Every line of the material below must be repeated exactly.

>>>

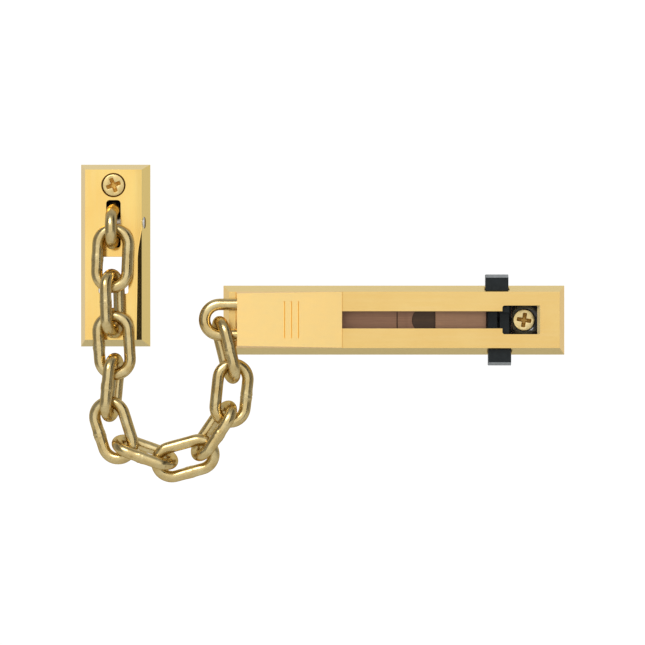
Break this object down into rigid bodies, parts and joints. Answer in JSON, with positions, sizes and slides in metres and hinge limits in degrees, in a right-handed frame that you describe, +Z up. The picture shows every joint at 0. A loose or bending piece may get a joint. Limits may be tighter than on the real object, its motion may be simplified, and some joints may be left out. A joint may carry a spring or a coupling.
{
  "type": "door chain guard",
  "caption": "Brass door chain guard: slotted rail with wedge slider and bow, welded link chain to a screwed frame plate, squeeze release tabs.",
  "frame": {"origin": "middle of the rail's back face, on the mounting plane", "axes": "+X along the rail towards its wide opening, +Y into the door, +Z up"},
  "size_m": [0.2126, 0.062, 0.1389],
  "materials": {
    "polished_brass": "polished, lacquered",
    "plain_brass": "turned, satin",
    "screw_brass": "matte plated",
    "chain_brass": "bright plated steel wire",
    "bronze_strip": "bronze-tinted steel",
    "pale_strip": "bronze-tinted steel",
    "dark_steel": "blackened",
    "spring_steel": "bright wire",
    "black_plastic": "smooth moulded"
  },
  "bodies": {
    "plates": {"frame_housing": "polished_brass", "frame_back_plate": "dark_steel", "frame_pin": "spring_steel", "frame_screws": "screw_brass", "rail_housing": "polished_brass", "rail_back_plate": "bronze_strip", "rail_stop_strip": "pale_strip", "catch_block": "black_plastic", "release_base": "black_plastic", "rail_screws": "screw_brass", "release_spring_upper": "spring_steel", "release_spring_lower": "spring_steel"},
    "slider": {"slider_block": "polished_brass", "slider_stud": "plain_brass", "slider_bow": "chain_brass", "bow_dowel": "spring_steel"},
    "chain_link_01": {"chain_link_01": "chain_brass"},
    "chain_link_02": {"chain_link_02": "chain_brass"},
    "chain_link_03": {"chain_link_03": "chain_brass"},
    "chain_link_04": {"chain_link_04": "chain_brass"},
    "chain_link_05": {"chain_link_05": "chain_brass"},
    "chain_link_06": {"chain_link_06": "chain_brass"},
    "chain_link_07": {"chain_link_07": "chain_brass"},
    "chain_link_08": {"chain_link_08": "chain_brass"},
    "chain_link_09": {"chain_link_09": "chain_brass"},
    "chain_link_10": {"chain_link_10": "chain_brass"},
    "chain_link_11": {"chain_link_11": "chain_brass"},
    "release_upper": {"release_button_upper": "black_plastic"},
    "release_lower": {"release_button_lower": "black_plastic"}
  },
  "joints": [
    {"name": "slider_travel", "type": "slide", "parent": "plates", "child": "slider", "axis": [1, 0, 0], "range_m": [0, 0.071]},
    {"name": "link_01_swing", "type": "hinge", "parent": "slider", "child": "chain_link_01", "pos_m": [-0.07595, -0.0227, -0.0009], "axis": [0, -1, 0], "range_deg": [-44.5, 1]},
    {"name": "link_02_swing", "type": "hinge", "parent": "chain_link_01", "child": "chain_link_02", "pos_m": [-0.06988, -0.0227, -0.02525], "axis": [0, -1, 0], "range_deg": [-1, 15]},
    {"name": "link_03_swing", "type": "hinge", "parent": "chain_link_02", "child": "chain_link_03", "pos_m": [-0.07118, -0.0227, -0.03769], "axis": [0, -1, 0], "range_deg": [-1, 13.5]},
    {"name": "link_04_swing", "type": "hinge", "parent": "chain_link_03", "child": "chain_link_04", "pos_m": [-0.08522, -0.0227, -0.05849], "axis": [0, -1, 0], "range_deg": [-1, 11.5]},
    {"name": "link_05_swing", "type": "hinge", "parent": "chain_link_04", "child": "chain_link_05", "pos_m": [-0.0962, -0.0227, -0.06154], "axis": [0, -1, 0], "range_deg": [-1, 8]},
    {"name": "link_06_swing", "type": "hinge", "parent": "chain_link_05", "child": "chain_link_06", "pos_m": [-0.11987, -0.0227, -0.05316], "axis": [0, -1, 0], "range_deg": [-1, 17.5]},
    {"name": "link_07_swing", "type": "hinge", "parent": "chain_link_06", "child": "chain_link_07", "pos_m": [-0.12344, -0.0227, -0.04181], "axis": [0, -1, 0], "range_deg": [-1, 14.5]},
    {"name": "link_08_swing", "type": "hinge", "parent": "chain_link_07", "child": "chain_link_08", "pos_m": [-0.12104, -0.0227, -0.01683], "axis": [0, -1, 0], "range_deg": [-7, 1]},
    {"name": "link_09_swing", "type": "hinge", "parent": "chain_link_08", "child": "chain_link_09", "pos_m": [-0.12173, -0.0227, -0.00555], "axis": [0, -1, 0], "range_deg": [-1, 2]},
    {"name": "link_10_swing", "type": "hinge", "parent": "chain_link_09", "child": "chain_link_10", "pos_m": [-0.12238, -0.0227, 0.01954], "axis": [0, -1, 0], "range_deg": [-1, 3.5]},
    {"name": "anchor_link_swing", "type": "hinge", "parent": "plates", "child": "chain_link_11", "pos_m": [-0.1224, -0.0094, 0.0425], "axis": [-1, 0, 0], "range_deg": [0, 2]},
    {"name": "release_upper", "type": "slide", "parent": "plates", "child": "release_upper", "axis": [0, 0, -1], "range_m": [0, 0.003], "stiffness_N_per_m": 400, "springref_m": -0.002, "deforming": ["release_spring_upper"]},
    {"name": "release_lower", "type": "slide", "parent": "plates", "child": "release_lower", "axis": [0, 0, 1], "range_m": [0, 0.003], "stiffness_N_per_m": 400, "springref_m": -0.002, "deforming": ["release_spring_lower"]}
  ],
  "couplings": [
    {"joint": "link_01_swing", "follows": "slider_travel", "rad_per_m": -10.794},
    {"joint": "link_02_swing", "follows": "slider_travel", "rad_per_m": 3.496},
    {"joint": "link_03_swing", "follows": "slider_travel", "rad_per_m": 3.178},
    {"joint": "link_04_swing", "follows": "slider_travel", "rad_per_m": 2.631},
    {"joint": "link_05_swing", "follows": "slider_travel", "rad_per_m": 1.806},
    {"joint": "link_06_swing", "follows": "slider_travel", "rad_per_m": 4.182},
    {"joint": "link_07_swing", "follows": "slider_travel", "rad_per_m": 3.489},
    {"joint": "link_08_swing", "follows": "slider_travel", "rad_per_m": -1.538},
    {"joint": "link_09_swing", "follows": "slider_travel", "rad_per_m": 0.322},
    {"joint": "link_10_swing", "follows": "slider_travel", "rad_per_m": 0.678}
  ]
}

<<<

## Result of the task
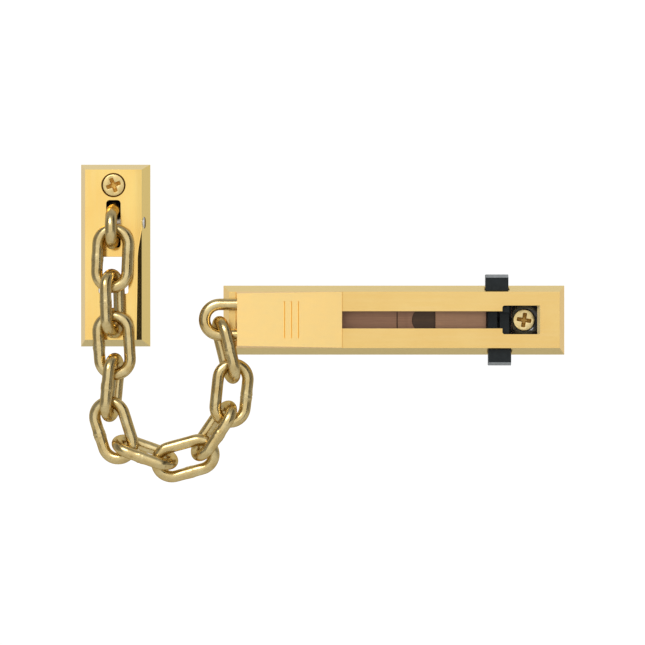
Break this object down into rigid bodies, parts and joints. Answer in JSON, with positions, sizes and slides in metres and hinge limits in degrees, in a right-handed frame that you describe, +Z up. The picture shows every joint at 0. A loose or bending piece may get a joint. Limits may be tighter than on the real object, its motion may be simplified, and some joints may be left out. A joint may carry a spring or a coupling.
{
  "type": "door chain guard",
  "caption": "Brass door chain guard: slotted rail with wedge slider and bow, welded link chain to a screwed frame plate, squeeze release tabs.",
  "frame": {"origin": "middle of the rail's back face, on the mounting plane", "axes": "+X along the rail towards its wide opening, +Y into the door, +Z up"},
  "size_m": [0.2126, 0.062, 0.1389],
  "materials": {
    "polished_brass": "polished, lacquered",
    "plain_brass": "turned, satin",
    "screw_brass": "matte plated",
    "chain_brass": "bright plated steel wire",
    "bronze_strip": "bronze-tinted steel",
    "pale_strip": "bronze-tinted steel",
    "dark_steel": "blackened",
    "spring_steel": "bright wire",
    "black_plastic": "smooth moulded"
  },
  "bodies": {
    "plates": {"frame_housing": "polished_brass", "frame_back_plate": "dark_steel", "frame_pin": "spring_steel", "frame_screws": "screw_brass", "rail_housing": "polished_brass", "rail_back_plate": "bronze_strip", "rail_stop_strip": "pale_strip", "catch_block": "black_plastic", "release_base": "black_plastic", "rail_screws": "screw_brass", "release_spring_upper": "spring_steel", "release_spring_lower": "spring_steel"},
    "slider": {"slider_block": "polished_brass", "slider_stud": "plain_brass", "slider_bow": "chain_brass", "bow_dowel": "spring_steel"},
    "chain_link_01": {"chain_link_01": "chain_brass"},
    "chain_link_02": {"chain_link_02": "chain_brass"},
    "chain_link_03": {"chain_link_03": "chain_brass"},
    "chain_link_04": {"chain_link_04": "chain_brass"},
    "chain_link_05": {"chain_link_05": "chain_brass"},
    "chain_link_06": {"chain_link_06": "chain_brass"},
    "chain_link_07": {"chain_link_07": "chain_brass"},
    "chain_link_08": {"chain_link_08": "chain_brass"},
    "chain_link_09": {"chain_link_09": "chain_brass"},
    "chain_link_10": {"chain_link_10": "chain_brass"},
    "chain_link_11": {"chain_link_11": "chain_brass"},
    "release_upper": {"release_button_upper": "black_plastic"},
    "release_lower": {"release_button_lower": "black_plastic"}
  },
  "joints": [
    {"name": "slider_travel", "type": "slide", "parent": "plates", "child": "slider", "axis": [1, 0, 0], "range_m": [0, 0.071]},
    {"name": "link_01_swing", "type": "hinge", "parent": "slider", "child": "chain_link_01", "pos_m": [-0.07595, -0.0227, -0.0009], "axis": [0, -1, 0], "range_deg": [-44.5, 1]},
    {"name": "link_02_swing", "type": "hinge", "parent": "chain_link_01", "child": "chain_link_02", "pos_m": [-0.06988, -0.0227, -0.02525], "axis": [0, -1, 0], "range_deg": [-1, 15]},
    {"name": "link_03_swing", "type": "hinge", "parent": "chain_link_02", "child": "chain_link_03", "pos_m": [-0.07118, -0.0227, -0.03769], "axis": [0, -1, 0], "range_deg": [-1, 13.5]},
    {"name": "link_04_swing", "type": "hinge", "parent": "chain_link_03", "child": "chain_link_04", "pos_m": [-0.08522, -0.0227, -0.05849], "axis": [0, -1, 0], "range_deg": [-1, 11.5]},
    {"name": "link_05_swing", "type": "hinge", "parent": "chain_link_04", "child": "chain_link_05", "pos_m": [-0.0962, -0.0227, -0.06154], "axis": [0, -1, 0], "range_deg": [-1, 8]},
    {"name": "link_06_swing", "type": "hinge", "parent": "chain_link_05", "child": "chain_link_06", "pos_m": [-0.11987, -0.0227, -0.05316], "axis": [0, -1, 0], "range_deg": [-1, 17.5]},
    {"name": "link_07_swing", "type": "hinge", "parent": "chain_link_06", "child": "chain_link_07", "pos_m": [-0.12344, -0.0227, -0.04181], "axis": [0, -1, 0], "range_deg": [-1, 14.5]},
    {"name": "link_08_swing", "type": "hinge", "parent": "chain_link_07", "child": "chain_link_08", "pos_m": [-0.12104, -0.0227, -0.01683], "axis": [0, -1, 0], "range_deg": [-7, 1]},
    {"name": "link_09_swing", "type": "hinge", "parent": "chain_link_08", "child": "chain_link_09", "pos_m": [-0.12173, -0.0227, -0.00555], "axis": [0, -1, 0], "range_deg": [-1, 2]},
    {"name": "link_10_swing", "type": "hinge", "parent": "chain_link_09", "child": "chain_link_10", "pos_m": [-0.12238, -0.0227, 0.01954], "axis": [0, -1, 0], "range_deg": [-1, 3.5]},
    {"name": "anchor_link_swing", "type": "hinge", "parent": "plates", "child": "chain_link_11", "pos_m": [-0.1224, -0.0094, 0.0425], "axis": [-1, 0, 0], "range_deg": [0, 2]},
    {"name": "release_upper", "type": "slide", "parent": "plates", "child": "release_upper", "axis": [0, 0, -1], "range_m": [0, 0.003], "stiffness_N_per_m": 400, "springref_m": -0.002, "deforming": ["release_spring_upper"]},
    {"name": "release_lower", "type": "slide", "parent": "plates", "child": "release_lower", "axis": [0, 0, 1], "range_m": [0, 0.003], "stiffness_N_per_m": 400, "springref_m": -0.002, "deforming": ["release_spring_lower"]}
  ],
  "couplings": [
    {"joint": "link_01_swing", "follows": "slider_travel", "rad_per_m": -10.794},
    {"joint": "link_02_swing", "follows": "slider_travel", "rad_per_m": 3.496},
    {"joint": "link_03_swing", "follows": "slider_travel", "rad_per_m": 3.178},
    {"joint": "link_04_swing", "follows": "slider_travel", "rad_per_m": 2.631},
    {"joint": "link_05_swing", "follows": "slider_travel", "rad_per_m": 1.806},
    {"joint": "link_06_swing", "follows": "slider_travel", "rad_per_m": 4.182},
    {"joint": "link_07_swing", "follows": "slider_travel", "rad_per_m": 3.489},
    {"joint": "link_08_swing", "follows": "slider_travel", "rad_per_m": -1.538},
    {"joint": "link_09_swing", "follows": "slider_travel", "rad_per_m": 0.322},
    {"joint": "link_10_swing", "follows": "slider_travel", "rad_per_m": 0.678}
  ]
}